We often hear the
debate “Science versus Religion,” as though theologians are on one side of an
argument and scientists on the other, but who do we believe when scientists
disagree? There are many examples, but
let’s consider the Big Bang Theory. This almost universally-accepted theory
states that in a single cosmic explosion the universe that we now inhabit came
into existence.
While scanning the
heavens with his telescope in 1929, Edwin Hubble, observed red shifts, or elongated
wavelengths of light, indicating expansion, or the moving apart of stars and
planets. If there was expansion, then there
was a time when the celestial bodies were closer together, and a time before
that when there was a “beginning” of the universe. This notion was a radical
departure from the centuries-old belief was that the universe was infinite, or
“static,” that it had no beginning or end. Earlier, in 1917, Albert Einstein
had formulated his theory of relativity claiming that space must be able to
expand or contract; but he found this hypothesis so improbable, that he revised
his theory to line up with the common belief of the day that the universe was
static and motionless. After Hubble's
discoveries of expanding space, Einstein regretted second guessing his original
conclusion, and eventually gave an obligatory, though reluctant, nod to what he
called "the necessity for a beginning" and eventually to "the
presence of a superior reasoning power."
The
discovery of cosmic microwave background in 1965 is probably the most
conclusive evidence for the Big Bang.
Arno Penzias, who shared the 1978 Nobel Prize for the shattering
breakthrough said “The best data we have
are exactly what I would have predicted had I nothing to go on but the five
books of Moses, the Psalms, and the Bible as a whole.”
By the 1980’s most
scientists were in agreement with the Big Bang.

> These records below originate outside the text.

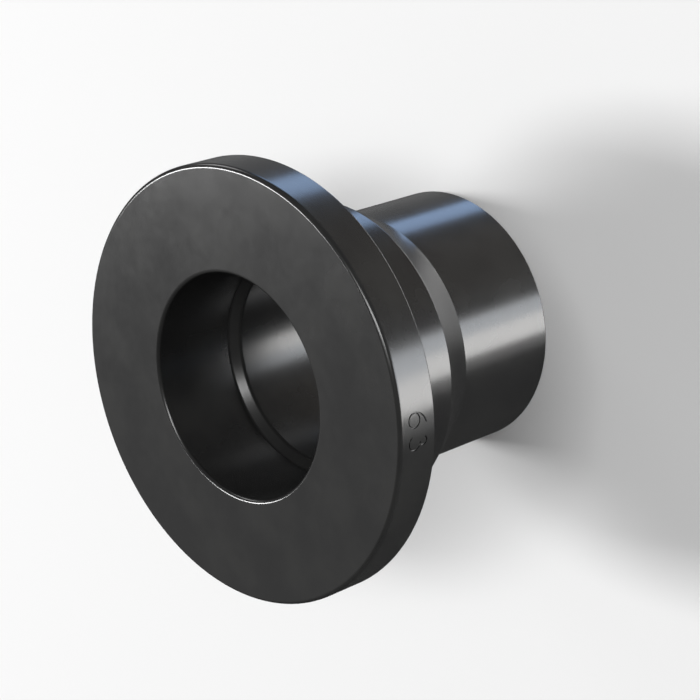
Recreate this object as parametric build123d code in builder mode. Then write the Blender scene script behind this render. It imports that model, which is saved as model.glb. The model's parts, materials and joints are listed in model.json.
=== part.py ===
from build123d import *
import os

# Lap joint stub end for a butt-welded plastic pipe, moulded and turned in one piece.
# It stands on its weld end at z = 0 with the sealing face on top, and the pipe axis is Z.
# All sizes are in millimetres.

# Spigot that is welded to the pipe
pipe_od = 63.0
pipe_wall = 6.5
spigot_length = 29.0

# Hub that the loose backing flange slides over, and the cone down to the spigot
hub_step = 6.0
hub_length = 21.5
cone_length = 11.5

# Collar with the sealing face on top and the lap shoulder below
lap_width = 14.75
collar_thickness = 11.0

# Wider bore inside the collar, and the short cone where it narrows to the pipe's bore
mouth_step = 2.0
mouth_depth = 22.5
bore_cone_length = 2.2

# Softened edges
front_edge_radius = 1.1
mouth_edge_radius = 0.9
bore_cone_top_radius = 1.0
bore_cone_foot_radius = 1.4
back_edge_radius = 0.4
lap_root_radius = 3.0
hub_edge_radius = 0.6
neck_radius = 0.3
weld_edge_chamfer = 0.3

# Engraved number 63 on the rim, the spigot's diameter, and how far the six's upper end
# reaches past the middle of its bowl
digit_height = 5.4
digit_width = 3.4
digit_gap = 1.8
six_tip_reach = 1.2
stroke_width = 0.36
stroke_depth = 0.3

# Radii and heights that follow from the sizes above
pipe_radius = pipe_od / 2
pipe_bore_radius = pipe_radius - pipe_wall
hub_radius = pipe_radius + hub_step
collar_radius = hub_radius + lap_width
mouth_radius = pipe_bore_radius + mouth_step
cone_top = spigot_length + cone_length
shoulder_height = cone_top + hub_length
face_height = shoulder_height + collar_thickness
bore_cone_top = face_height - mouth_depth
bore_cone_foot = bore_cone_top - bore_cone_length
number_height = shoulder_height + collar_thickness / 2

# The number faces the front, with the tops of its digits towards the weld end,
# so it reads towards -X.
number_plane = Plane(
    origin=(0, -collar_radius, number_height),
    x_dir=(-1, 0, 0),
    z_dir=(0, -1, 0),
)
six_centre = -(digit_width + digit_gap) / 2
three_centre = -six_centre
digit_foot = -digit_height / 2
digit_top = digit_height / 2
bowl_radius = digit_width / 2
bowl_height = digit_foot + bowl_radius
small_bowl_radius = (digit_height - digit_width) / 2
small_bowl_height = digit_top - small_bowl_radius

# The strokes of the two digits, cut down to a shell just under the rim so that
# the groove is equally deep all along the curve.
with BuildPart() as number_cutter:
    with BuildSketch(number_plane):
        # The six: a closed bowl, and one long curve from its left side to the upper right
        with Locations((six_centre, bowl_height)):
            Circle(bowl_radius + stroke_width / 2)
            Circle(bowl_radius - stroke_width / 2, mode=Mode.SUBTRACT)
        with BuildLine():
            TangentArc(
                (six_centre - bowl_radius, bowl_height),
                (six_centre + six_tip_reach, digit_top),
                tangent=(0, 1),
            )
        trace(line_width=stroke_width)
        # The three: two open bowls that meet in the middle, the lower one larger
        with BuildLine():
            CenterArc((three_centre, bowl_height), bowl_radius, 90, -240)
        trace(line_width=stroke_width)
        with BuildLine():
            CenterArc((three_centre, small_bowl_height), small_bowl_radius, -90, 240)
        trace(line_width=stroke_width)
    extrude(amount=-collar_radius / 2)
    with BuildSketch(Plane.XY.offset(shoulder_height)):
        Circle(collar_radius + stroke_depth)
        Circle(collar_radius - stroke_depth, mode=Mode.SUBTRACT)
    extrude(amount=collar_thickness, mode=Mode.INTERSECT)

# Half section of the turned body, revolved about the pipe axis.
with BuildPart() as stub_end:
    with BuildSketch(Plane.XZ) as section:
        with BuildLine():
            Polyline(
                (pipe_bore_radius, 0),
                (pipe_radius, 0),
                (pipe_radius, spigot_length),
                (hub_radius, cone_top),
                (hub_radius, shoulder_height),
                (collar_radius, shoulder_height),
                (collar_radius, face_height),
                (mouth_radius, face_height),
                (mouth_radius, bore_cone_top),
                (pipe_bore_radius, bore_cone_foot),
                close=True,
            )
        make_face()
        softened = [
            (collar_radius, face_height, front_edge_radius),
            (mouth_radius, face_height, mouth_edge_radius),
            (mouth_radius, bore_cone_top, bore_cone_top_radius),
            (pipe_bore_radius, bore_cone_foot, bore_cone_foot_radius),
            (collar_radius, shoulder_height, back_edge_radius),
            (hub_radius, shoulder_height, lap_root_radius),
            (hub_radius, cone_top, hub_edge_radius),
            (pipe_radius, spigot_length, neck_radius),
        ]
        for radius, height, rounding in softened:
            fillet(section.vertices().sort_by_distance((radius, height))[0], rounding)
        chamfer(section.vertices().sort_by_distance((pipe_radius, 0))[0], weld_edge_chamfer)
    revolve(axis=Axis.Z)
    add(number_cutter.part, mode=Mode.SUBTRACT)

stub_end.part.label = "stub_end"

os.makedirs("parts", exist_ok=True)
export_step(stub_end.part, "parts/stub_end.step")
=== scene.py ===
# %% [markdown]
# # A lap joint stub end in black polyethylene
#
# A stub end is welded to the end of a plastic pipe, and a loose metal flange slides over it
# and pulls its collar against the next flange. This one is for pipe of 63 mm. It is one
# moulded and turned piece, so the lesson has one piece to model, one engraved number, one
# finish and the light that shows that finish.
#
# The CAD model is loaded first. It is the frame: it says how large everything is and where
# it stands, and it is never changed here.

# %% Load the frame
import json
import math

import bmesh
import bpy
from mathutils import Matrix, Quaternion, Vector


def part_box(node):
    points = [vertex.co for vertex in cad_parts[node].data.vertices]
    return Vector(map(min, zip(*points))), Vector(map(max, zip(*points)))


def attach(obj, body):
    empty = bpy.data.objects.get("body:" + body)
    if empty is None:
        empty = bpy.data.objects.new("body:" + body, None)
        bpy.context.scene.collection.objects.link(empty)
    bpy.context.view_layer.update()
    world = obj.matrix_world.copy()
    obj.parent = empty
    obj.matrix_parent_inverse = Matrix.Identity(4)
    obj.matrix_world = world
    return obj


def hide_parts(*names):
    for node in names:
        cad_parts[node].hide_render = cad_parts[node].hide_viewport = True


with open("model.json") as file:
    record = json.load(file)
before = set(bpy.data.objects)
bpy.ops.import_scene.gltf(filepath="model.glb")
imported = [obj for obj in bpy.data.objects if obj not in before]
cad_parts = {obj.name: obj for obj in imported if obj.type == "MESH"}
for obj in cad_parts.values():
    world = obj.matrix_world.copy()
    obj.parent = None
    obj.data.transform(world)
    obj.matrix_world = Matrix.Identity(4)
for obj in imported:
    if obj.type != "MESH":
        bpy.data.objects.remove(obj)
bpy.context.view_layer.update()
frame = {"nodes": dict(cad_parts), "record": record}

print("CAD nodes:", sorted(frame["nodes"]))

# %% [markdown]
# ## The camera
#
# The camera comes first, because everything else is judged through it. Its place was worked
# out from the photograph: the circles of the collar, the mouth and the weld end are ellipses
# there, and only one viewpoint gives all of them. It looks down on the sealing face from
# the front right with a long lens, and it is rolled well over, so that the pipe axis lies
# across the picture. Its direction is given by two angles, as those of the lamps are later.

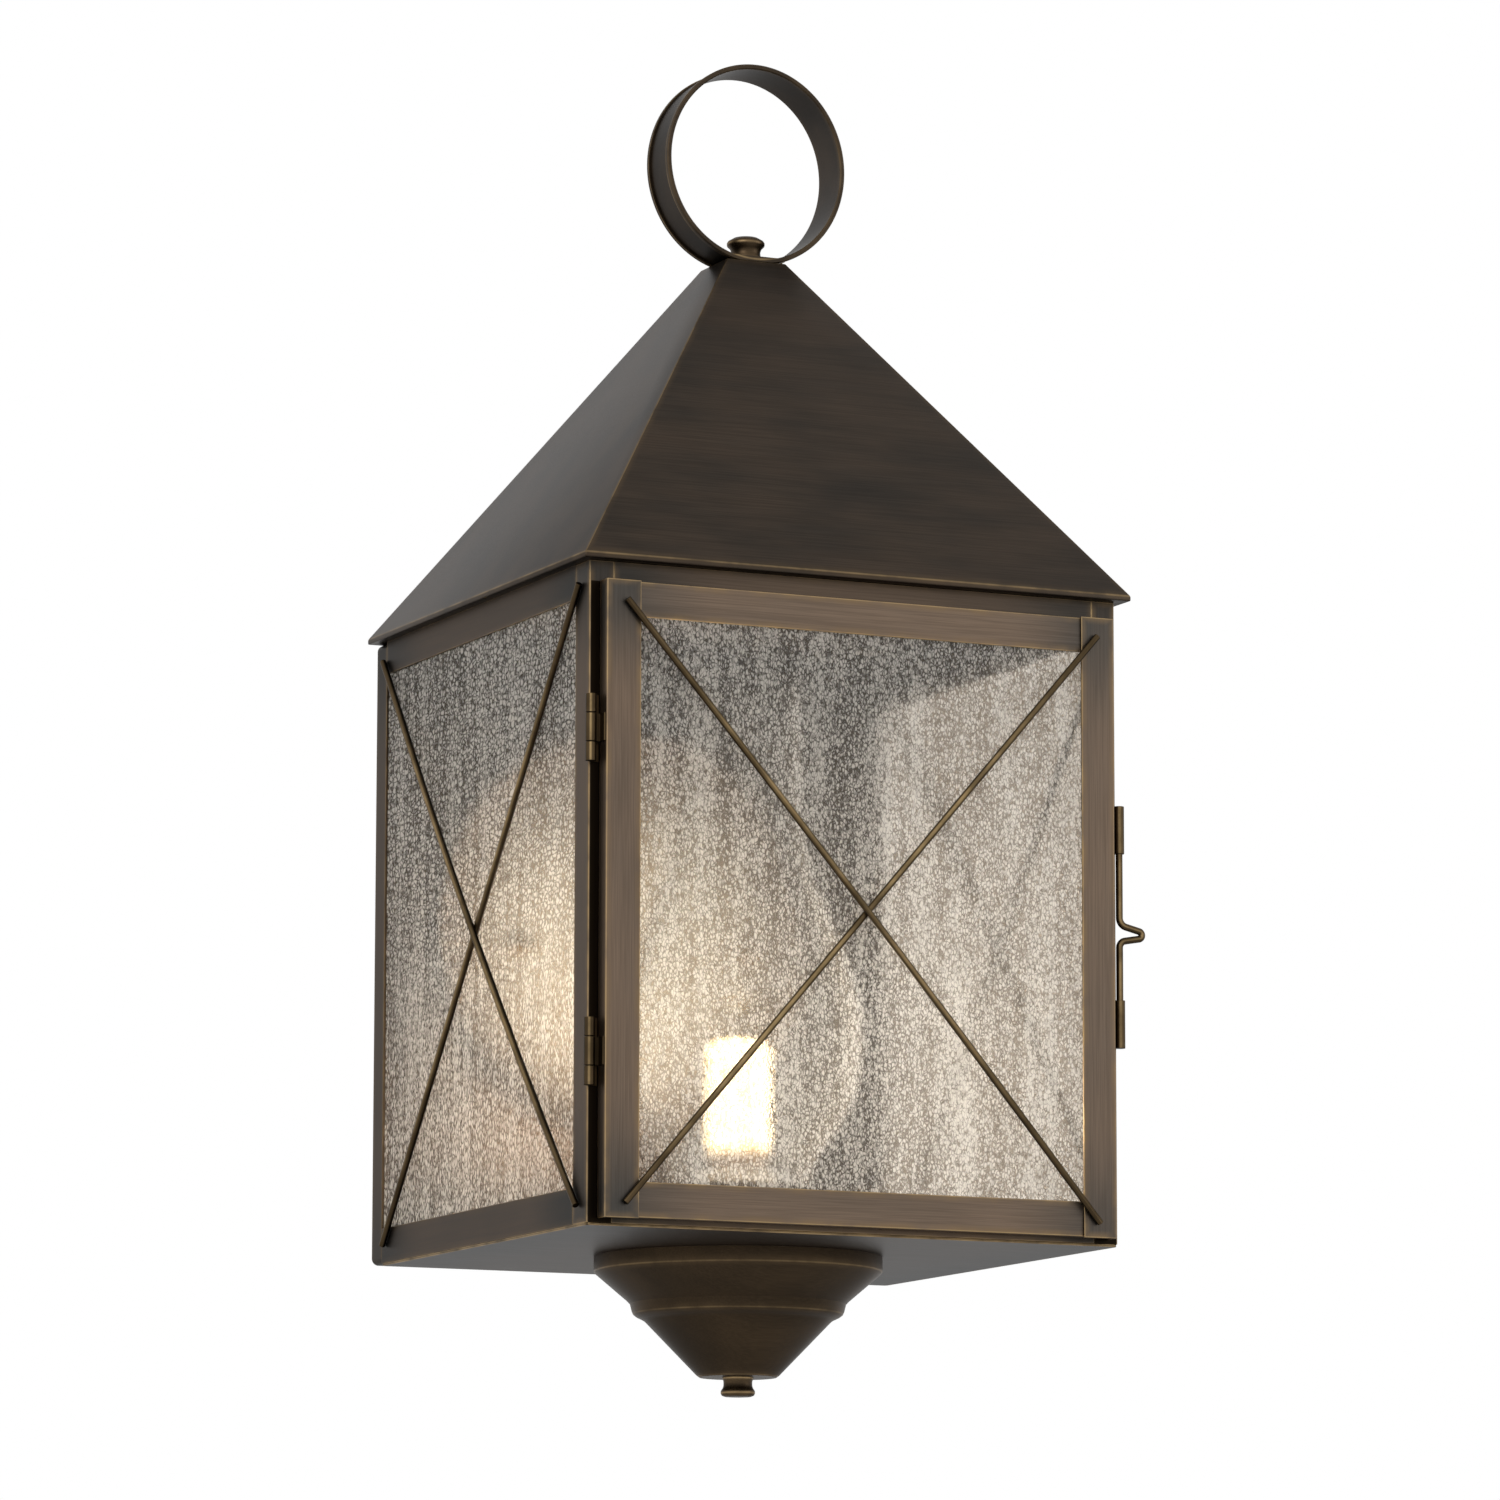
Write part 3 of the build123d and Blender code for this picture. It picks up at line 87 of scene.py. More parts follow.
# Corners closer than this are one, in a CAD node's mesh and in a spun one
CAD_MERGE = 0.002 * MM
SPUN_MERGE = 0.01 * MM
# A dressed node loses its edges below the one angle, and those above the other are rounded
FLAT_ANGLE = math.radians(0.6)
SHARP_ANGLE = math.radians(40)

# Outlines of the turned pieces: radius and height in mm, from the piece's foot or from its top
KNOB_OUTLINE = (
    (0, 0), (8.3, 0), (8.3, 0.9), (7.45, 2.4), (7.3, 4.2), (7.9, 6.0), (9.3, 7.4), (9.5, 7.9), (9.5, 9.0),
    (8.9, 9.9), (6.3, 11.45), (3.0, 12.15), (0, 12.2))
KNOB_RIDGES = ((9.5, 8.5), (8.3, 0.5))
CANOPY_OUTER = (
    (71.1, 0.0), (71.1, -7.4), (54.8, -21.3), (53.2, -23.0), (52.3, -26.6), (51.6, -28.1), (50.2, -29.2),
    (46.4, -31.0), (20.4, -57.9), (19.0, -58.9), (5.0, -58.9))
CANOPY_INNER = (
    (5.0, -57.9), (18.7, -57.9), (19.8, -57.2), (45.8, -30.2), (49.6, -28.4), (50.7, -27.4), (51.3, -26.4),
    (52.2, -22.6), (53.9, -20.4), (70.1, -6.9), (70.1, 0.0))
CANOPY_RIDGES = ((71.1, -7.2), (51.7, -28.0), (19.6, -58.5))
FINIAL_OUTLINE = (
    (4.9, 0), (7.6, 0), (7.6, -0.8), (7.15, -1.7), (7.05, -3.0), (7.15, -4.3), (7.5, -5.3), (8.2, -6.3),
    (8.45, -6.9), (8.45, -7.9), (7.9, -8.9), (6.6, -9.4), (0, -9.4))
FINIAL_RIDGES = ((7.6, -0.4), (8.45, -7.7))
CHIMNEY_OUTER = (
    (35.0, 0.0), (34.8, 6.0), (35.0, 11.6), (37.0, 16.5), (40.6, 22.0), (44.5, 27.8), (47.5, 32.4),
    (51.6, 38.4), (55.5, 44.8), (58.0, 51.0), (59.7, 58.9), (60.7, 68.0), (61.0, 78.0), (61.0, 86.0),
    (60.0, 95.5), (58.0, 103.9), (54.9, 114.5), (51.4, 125.2), (47.6, 135.2), (43.0, 145.8), (38.4, 156.1),
    (35.1, 167.0), (32.6, 180.4), (31.2, 196.0), (30.5, 214.0), (30.4, 232.0), (30.6, 246.0), (31.0, 257.0))
CHIMNEY_WALL = 2.0
BULB_FOOT = ((0.0, 0.0), (12.0, 0.0), (13.6, 6.0), (15.2, 12.5))


def srgb(red, green, blue):
    """A colour as seen on a screen, 0 to 255, as a linear one."""
    shares = (red / 255, green / 255, blue / 255)
    return tuple(v / 12.92 if v <= 0.04045 else ((v + 0.055) / 1.055) ** 2.4 for v in shares)


def height(value):
    """A height in mm above the underside of the body as a Z in the frame, in metres."""
    return value * MM - BRACKET_HEIGHT


# Settings that a user would change

def colour_setting(name, description, default):
    return FloatVectorProperty(
        name=name, description=description, subtype="COLOR", size=3, min=0, max=1, default=default)


def share_setting(name, description, default, most=1):
    return FloatProperty(
        name=name, description=description, subtype="FACTOR", min=0, max=most, default=default)


def length_setting(name, description, default, least, usual_most):
    return FloatProperty(
        name=name, description=description, unit="LENGTH", min=least, soft_max=usual_most, default=default)


def angle_setting(name, description, degrees):
    return FloatProperty(name=name, description=description, subtype="ANGLE", default=math.radians(degrees))


class LanternMetal(bpy.types.PropertyGroup):
    """Colours and wear of the patina metal, with its painted shade and painted highlights"""

    cool: colour_setting(
        "Cool bronze", "Patina at the ends of a piece, where nobody handles it", srgb(71, 68, 64))
    warm: colour_setting("Warm bronze", "Patina in the middle of a piece", srgb(111, 95, 81))
    brass: colour_setting("Bare brass", "Metal laid bare along the edges", srgb(172, 146, 106))
    halo: colour_setting("Thin patina", "Patina worn thin beside the edges", srgb(124, 103, 76))
    # Painted shade: near black, laid on the strip of the posts beside the door that the door's side shades
    painted_recess_shade: colour_setting("Painted recess shade", "Painted shade in the recess beside the door", srgb(20, 15, 9))
    # Painted shade: these factors darken whole pieces against the door, standing for how the light falls on
    # the body, the roof, the ring, the side rails and the pan
    body_shade: share_setting("Body shade", "Brightness of the body beside the door's", 0.62, most=2)
    roof_shade: share_setting("Roof shade", "Brightness of the roof beside the door's", 0.38, most=2)
    ring_shade: share_setting("Ring shade", "Brightness of the ring beside the door's", 0.3, most=2)
    rail_shade: share_setting(
        "Side rail shade", "Brightness of the side rails and the pan beside the door's", 0.42, most=2)
    spun_dark: colour_setting("Spun bronze, dark", "Dark patches of the spun parts", srgb(50, 42, 33))
    spun_light: colour_setting("Spun bronze, light", "Light patches of the spun parts", srgb(76, 62, 46))
    edge_dim: share_setting("Slanting dimness", "Share of light that the patina reflects at a slant", 0.72)
    rod: colour_setting("Rod patina", "Dark antique brass of the rods and hinges", srgb(74, 61, 43))
    # Painted shade round the sides of the rods and a painted highlight along their crown
    rod_side_shade: colour_setting("Rod side shade", "Painted shade round the sides of the rods", srgb(30, 24, 17))
    rod_highlight: colour_setting("Rod highlight", "Painted highlight along the crown of the rods", srgb(146, 124, 88))
    edge_width: length_setting("Edge wear width", "Width of the bare line along an edge", 0.75 * MM, 0, 0.005)
    halo_width: length_setting(
        "Edge halo width", "Width of the thinned patina beside an edge", 4 * MM, 0, 0.03)
    streak_width: length_setting("Brush mark width", "Width of one brush mark", 0.7 * MM, 0.0001, 0.005)
    streak_length: length_setting("Brush mark length", "Length of one brush mark", 45 * MM, 0.001, 0.2)
    patch_size: length_setting("Patch size", "Size of the cloudy patches in the patina", 30 * MM, 0.001, 0.2)
    end_length: length_setting(
        "Dark end", "Length over which a piece darkens towards its ends", 62 * MM, 0.001, 0.2)
    roughness: share_setting("Roughness", "Roughness of the satin patina", 0.4)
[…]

But physicist and “Nature” editor Sir John Maddox was not
convinced. In his 1989 “Nature” article
titled “Down with the Big Bang,” he wrote, "Apart from being philosophically unacceptable, the Big
Bang is an over simple view of how the Universe began, and it is unlikely to
survive the decade ahead." Maddox hoped that
photos from the Hubble telescope would prove the theory wrong; however, the
images sent back to earth did not challenge an expanding universe.
Wait a minute, “philosophically unacceptable”? What about scientifically unacceptable?
Other scientists were
uneasy with the implications of the Big Bang that required an ultimate
“beginning.” Arthur Eddington, prominent astrophysicist of the first half of the 20th
century, described the idea of a Big Bang as “repugnant,” confessing his desire
to find “a genuine loophole” to “allow evolution an infinite time to get
started.” “Repugnant”? Only if the idea doesn't fit one’s philosophy. Eddington finally accepted the veracity of
the Big Bang, but admitted that “the beginning seems to present insuperable
difficulties unless we agree to look at it as frankly supernatural.” (Italic mine)
Dr. Robert
Jastrow, (1925-2008), recipient of the NASA Medal for
Exceptional Scientific Achievement, admitted that
although he was agnostic, he was nonetheless fascinated by the implications of
modern scientific discoveries, particularly in regard to the Big Bang. In God and the Universe, he wrote, “For the
scientist who has lived by his faith in the power of reason, the story ends
like a bad dream. He has scaled the
mountains of ignorance, he is about to conquer the highest peak. As he pulls himself over the final rock, he
is greeted by a band of theologians who have been sitting there for centuries.”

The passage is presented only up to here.